Message par bruce randylan »

C'était quasiment invisible depuis sa sortie en salle qui fut un bide retentissant.
Et c'est largement compréhensible même si injuste. Doté d'un budget de 1.000.000 de dollars avec une liberté totale et surtout le final cut, Hopper tourne au Pérou et dérouta complétement le public et les critiques avec ce film ambigu, désanchanté et abstrait.
Mais de quoi ça parle au fait : de la vie d'un cascadeur/dresseur de chevaux vivant en Amérique du Sud qui se rapelle par bride le tournage d'un western de Samuel Fuller ( qui joue son propre rôle :o ) et de ces conséquences sur la vie des habitants qui n'avait alors connu le cinéma et encore moins de tournage.

C'est trés destabilisant, le montage ne suit aucune règle passant d'une scènes à autres sans aucune transition ni ce n'est via des séquences de ballades en cheval au sons de chansons mélancoliques. C'est d'autant plus pertubant qu'aucune explications psychologique n'est donné sur le malaise du personnage de Dennis Hopper.
Cette première partie qui dure 40 minutes m'a scotché. Le montage virtuose comme le traitement du son et de la musique ( un plan-séquence incroyable montre Hopper passer devant plusieurs fenêtres à l'ambiance sonore différentes traduisant l'instabilité du personnage ) donne lieu a du cinéma plus sensorielle que narrative et ça fonctionne trés bien d'autant que de nombreux plans, qui n'ont quasiment aucun rapport avec le puzzle, donnent lieu à quelques pistes. Le film dans le film ( une nouvelle version de Billy the kid ) se montre même trés fun dans son pastiche excessif ( fusillades pleines de bruits, de fureur et de sang ) mais dont le contenu annonce sans prévenir le futur virage dramatique : les villageois fascinés par la violence "réaliste" et l'effervescence du tournage se lancent dans un faux tournage avec caméra et moyens techniques en bout de bois qui dégènère bientot.

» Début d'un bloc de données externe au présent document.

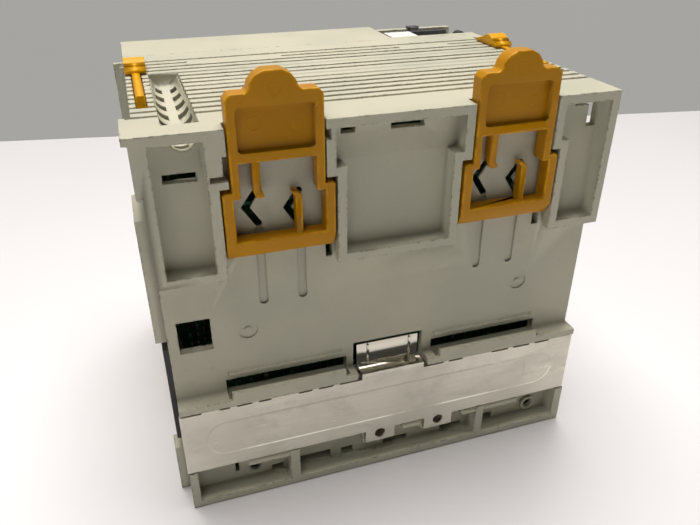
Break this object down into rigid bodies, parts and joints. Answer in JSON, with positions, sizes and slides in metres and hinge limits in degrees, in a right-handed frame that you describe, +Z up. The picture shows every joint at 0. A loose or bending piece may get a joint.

Bref 40 minutes de haute volée mais Hopper change brusquement son film pour virer sur une critique violente du rêve américain avec une trés longue partie plus classique dans sa narration où son personnage conduit un industriel et ses amis dans un bordel. Le propos n'est pas ininterressant ( loin de là ) mais son aspect complétement hors sujet m'a
plongé dans l'ennui après l'aspect décousu qui demandait une certaine concentration.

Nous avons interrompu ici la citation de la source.